**RECORDS PROVIDED:**
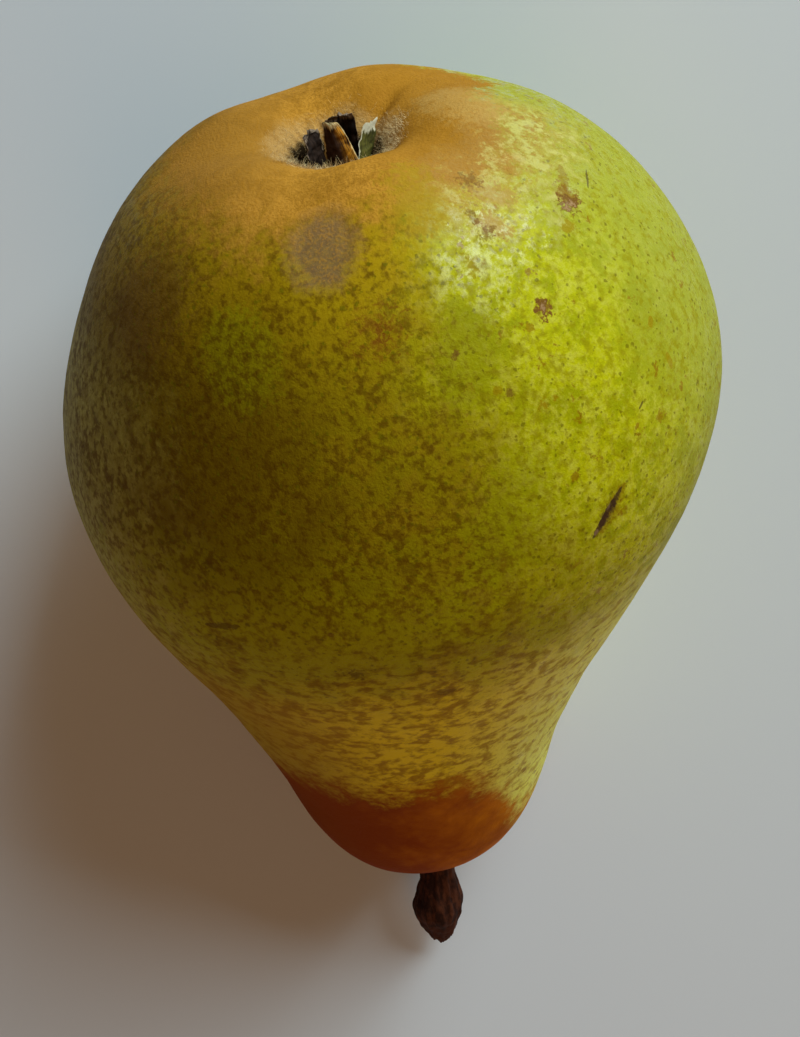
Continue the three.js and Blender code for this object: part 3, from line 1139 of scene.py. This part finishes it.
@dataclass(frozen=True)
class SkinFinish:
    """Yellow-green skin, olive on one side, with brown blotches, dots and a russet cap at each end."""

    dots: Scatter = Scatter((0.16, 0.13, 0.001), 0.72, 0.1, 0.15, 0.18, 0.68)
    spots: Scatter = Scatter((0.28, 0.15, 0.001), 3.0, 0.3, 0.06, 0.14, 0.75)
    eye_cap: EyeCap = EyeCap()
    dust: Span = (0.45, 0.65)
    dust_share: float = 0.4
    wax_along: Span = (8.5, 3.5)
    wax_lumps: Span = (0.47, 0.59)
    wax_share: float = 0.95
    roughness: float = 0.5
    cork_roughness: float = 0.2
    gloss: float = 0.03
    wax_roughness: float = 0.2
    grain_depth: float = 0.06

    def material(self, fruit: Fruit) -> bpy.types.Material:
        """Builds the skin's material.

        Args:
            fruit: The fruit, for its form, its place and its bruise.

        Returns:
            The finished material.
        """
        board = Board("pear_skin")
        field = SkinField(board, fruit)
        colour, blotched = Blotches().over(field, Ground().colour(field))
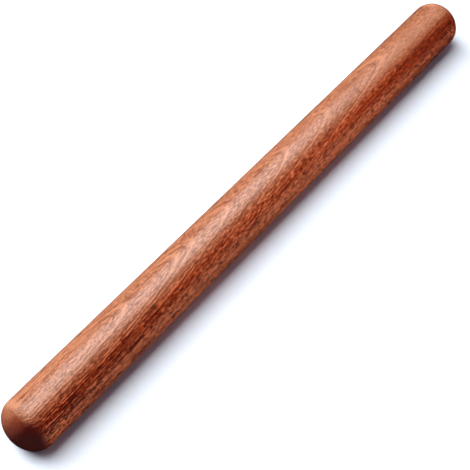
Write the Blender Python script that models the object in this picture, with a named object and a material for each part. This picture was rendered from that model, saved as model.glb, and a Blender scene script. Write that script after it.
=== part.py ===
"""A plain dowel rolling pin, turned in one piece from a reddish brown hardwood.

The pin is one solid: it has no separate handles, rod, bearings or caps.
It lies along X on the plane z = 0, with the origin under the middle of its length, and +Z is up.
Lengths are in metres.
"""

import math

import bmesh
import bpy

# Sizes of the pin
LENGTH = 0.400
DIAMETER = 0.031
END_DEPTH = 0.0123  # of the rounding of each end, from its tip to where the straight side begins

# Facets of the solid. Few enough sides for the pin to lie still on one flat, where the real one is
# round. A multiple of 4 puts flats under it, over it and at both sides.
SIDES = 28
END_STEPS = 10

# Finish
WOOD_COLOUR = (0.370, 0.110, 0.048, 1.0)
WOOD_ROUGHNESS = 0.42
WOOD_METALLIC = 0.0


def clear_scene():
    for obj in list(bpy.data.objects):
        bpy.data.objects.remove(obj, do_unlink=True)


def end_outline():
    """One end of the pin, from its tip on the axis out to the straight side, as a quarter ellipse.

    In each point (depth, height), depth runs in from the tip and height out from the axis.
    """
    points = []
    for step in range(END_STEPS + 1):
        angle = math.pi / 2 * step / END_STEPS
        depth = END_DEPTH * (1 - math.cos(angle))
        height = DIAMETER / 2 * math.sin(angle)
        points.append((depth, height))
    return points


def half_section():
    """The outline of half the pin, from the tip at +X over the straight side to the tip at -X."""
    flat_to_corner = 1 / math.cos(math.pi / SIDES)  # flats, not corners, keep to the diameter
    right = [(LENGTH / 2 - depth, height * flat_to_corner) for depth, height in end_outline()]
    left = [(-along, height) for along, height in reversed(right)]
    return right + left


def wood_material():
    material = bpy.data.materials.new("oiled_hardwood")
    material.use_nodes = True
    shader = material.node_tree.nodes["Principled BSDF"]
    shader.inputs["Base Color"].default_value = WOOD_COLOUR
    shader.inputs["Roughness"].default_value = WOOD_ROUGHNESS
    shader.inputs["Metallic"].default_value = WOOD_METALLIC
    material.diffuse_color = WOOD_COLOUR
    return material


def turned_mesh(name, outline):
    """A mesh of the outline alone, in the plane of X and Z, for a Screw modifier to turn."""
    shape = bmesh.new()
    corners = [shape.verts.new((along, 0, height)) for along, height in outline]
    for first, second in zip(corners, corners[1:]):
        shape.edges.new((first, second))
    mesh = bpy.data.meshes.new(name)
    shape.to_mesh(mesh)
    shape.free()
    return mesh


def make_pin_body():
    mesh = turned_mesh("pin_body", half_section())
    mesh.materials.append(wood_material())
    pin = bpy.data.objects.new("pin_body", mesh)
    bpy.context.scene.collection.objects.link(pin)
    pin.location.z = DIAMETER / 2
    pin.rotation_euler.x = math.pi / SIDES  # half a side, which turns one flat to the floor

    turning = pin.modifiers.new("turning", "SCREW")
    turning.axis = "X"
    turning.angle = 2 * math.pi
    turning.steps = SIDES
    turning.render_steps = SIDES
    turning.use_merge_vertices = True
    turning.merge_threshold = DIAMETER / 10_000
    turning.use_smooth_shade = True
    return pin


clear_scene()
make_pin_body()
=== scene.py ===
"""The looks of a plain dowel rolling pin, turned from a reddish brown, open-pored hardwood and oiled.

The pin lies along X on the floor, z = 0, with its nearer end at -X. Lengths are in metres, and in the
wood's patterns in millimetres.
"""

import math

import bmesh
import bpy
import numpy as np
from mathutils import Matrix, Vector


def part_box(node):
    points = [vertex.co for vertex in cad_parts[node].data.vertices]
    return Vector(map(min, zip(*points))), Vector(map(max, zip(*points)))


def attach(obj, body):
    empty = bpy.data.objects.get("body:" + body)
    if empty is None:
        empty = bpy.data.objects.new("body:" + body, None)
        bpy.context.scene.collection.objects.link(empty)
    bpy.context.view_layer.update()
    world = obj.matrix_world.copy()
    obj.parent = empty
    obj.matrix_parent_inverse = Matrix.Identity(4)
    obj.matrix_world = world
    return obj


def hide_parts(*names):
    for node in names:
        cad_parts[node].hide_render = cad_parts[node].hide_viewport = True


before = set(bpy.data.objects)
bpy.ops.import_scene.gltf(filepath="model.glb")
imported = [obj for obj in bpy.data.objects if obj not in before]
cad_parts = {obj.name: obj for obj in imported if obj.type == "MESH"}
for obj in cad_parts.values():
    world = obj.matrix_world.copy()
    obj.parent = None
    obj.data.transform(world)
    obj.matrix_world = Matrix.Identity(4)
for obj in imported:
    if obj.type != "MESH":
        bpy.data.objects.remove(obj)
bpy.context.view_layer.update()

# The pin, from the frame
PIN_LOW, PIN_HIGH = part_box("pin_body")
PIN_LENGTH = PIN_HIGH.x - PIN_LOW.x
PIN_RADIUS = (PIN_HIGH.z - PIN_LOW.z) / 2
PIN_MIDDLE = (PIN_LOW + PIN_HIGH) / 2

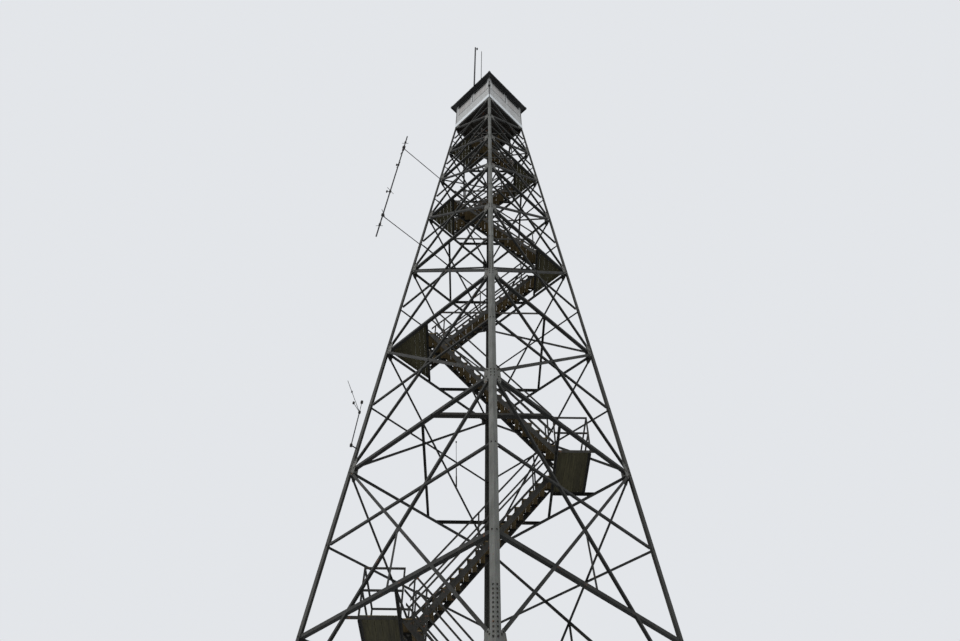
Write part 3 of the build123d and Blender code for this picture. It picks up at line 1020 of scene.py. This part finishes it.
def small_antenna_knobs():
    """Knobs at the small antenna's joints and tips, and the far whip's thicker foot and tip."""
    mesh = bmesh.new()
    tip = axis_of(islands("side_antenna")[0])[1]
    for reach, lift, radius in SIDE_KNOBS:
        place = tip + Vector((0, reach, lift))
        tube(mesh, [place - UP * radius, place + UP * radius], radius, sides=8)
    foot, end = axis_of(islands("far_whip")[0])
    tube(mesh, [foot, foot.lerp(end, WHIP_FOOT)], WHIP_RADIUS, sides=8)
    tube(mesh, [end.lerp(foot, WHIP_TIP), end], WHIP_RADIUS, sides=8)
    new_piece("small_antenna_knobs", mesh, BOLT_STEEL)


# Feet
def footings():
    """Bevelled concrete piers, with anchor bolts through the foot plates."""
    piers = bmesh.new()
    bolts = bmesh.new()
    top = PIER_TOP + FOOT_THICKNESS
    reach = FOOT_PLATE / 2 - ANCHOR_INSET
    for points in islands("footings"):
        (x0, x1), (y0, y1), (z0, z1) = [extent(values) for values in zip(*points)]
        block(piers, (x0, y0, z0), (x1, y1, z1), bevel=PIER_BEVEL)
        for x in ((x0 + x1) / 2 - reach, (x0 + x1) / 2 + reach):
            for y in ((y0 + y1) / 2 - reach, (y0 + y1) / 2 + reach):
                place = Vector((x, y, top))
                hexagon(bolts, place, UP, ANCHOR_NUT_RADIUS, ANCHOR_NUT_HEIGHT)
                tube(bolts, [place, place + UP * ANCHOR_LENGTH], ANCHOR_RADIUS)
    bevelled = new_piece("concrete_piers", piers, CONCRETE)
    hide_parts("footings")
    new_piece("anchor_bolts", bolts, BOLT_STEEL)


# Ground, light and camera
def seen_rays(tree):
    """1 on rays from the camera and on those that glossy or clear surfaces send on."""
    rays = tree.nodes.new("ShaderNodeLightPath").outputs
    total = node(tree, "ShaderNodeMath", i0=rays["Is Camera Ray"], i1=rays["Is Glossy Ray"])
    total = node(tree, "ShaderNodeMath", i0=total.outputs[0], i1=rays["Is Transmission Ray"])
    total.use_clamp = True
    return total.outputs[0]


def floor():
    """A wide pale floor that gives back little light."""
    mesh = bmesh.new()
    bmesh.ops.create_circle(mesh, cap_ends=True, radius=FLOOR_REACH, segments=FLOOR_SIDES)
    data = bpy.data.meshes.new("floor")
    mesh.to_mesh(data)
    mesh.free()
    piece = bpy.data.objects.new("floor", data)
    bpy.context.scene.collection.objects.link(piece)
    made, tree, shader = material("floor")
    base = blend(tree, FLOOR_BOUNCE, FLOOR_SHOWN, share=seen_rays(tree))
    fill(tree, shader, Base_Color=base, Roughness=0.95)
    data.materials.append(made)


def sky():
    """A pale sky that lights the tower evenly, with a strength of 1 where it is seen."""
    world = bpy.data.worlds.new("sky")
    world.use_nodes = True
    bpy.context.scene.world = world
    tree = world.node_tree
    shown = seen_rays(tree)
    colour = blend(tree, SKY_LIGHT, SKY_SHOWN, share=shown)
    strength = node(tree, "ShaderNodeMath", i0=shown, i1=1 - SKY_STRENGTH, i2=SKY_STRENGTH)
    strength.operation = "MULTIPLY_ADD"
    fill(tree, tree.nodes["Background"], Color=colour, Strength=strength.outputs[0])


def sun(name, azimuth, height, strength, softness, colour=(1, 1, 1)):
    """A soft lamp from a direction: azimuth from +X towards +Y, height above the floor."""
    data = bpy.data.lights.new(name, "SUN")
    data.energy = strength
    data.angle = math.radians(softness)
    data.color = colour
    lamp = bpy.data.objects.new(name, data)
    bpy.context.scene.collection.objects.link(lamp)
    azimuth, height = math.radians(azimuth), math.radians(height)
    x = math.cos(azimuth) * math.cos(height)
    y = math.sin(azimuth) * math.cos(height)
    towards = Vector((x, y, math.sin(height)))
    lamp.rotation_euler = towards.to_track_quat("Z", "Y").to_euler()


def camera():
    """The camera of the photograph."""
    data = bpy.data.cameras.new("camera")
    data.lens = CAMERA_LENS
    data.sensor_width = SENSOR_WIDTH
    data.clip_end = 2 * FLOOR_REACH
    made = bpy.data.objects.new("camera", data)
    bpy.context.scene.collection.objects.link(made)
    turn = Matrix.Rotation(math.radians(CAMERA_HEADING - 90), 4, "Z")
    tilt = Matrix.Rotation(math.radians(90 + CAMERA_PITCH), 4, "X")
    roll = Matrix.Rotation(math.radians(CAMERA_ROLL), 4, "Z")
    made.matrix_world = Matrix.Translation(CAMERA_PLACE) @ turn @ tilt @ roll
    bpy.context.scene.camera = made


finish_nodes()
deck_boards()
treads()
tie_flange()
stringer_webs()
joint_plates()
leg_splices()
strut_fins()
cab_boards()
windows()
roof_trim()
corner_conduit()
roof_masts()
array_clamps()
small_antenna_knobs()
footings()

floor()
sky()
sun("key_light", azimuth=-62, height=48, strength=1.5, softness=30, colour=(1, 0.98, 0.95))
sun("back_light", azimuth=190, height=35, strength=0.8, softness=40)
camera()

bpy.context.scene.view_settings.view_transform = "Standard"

**WHAT IS REQUIRED:**
In this exercise, copy only the lines from the opening line of the material through the line where "skin, olive on" appears.

**OUTPUT OF THE TASK:**
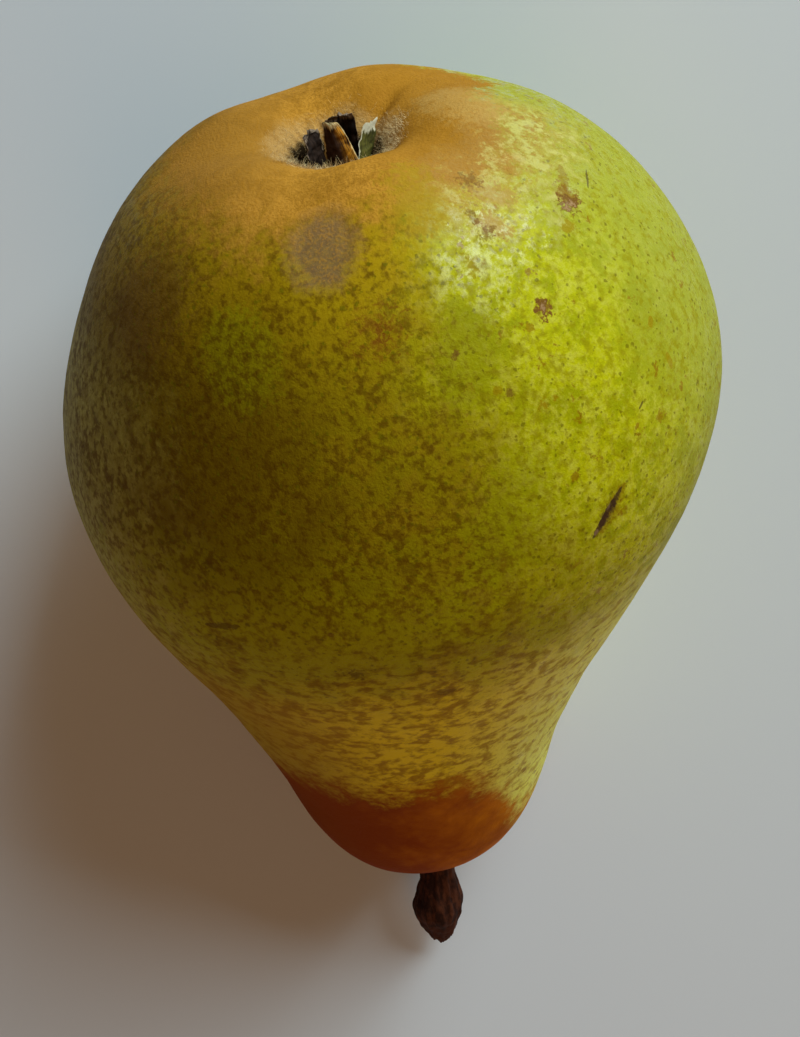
Continue the three.js and Blender code for this object: part 3, from line 1139 of scene.py. This part finishes it.
@dataclass(frozen=True)
class SkinFinish:
    """Yellow-green skin, olive on one side, with brown blotches, dots and a russet cap at each end."""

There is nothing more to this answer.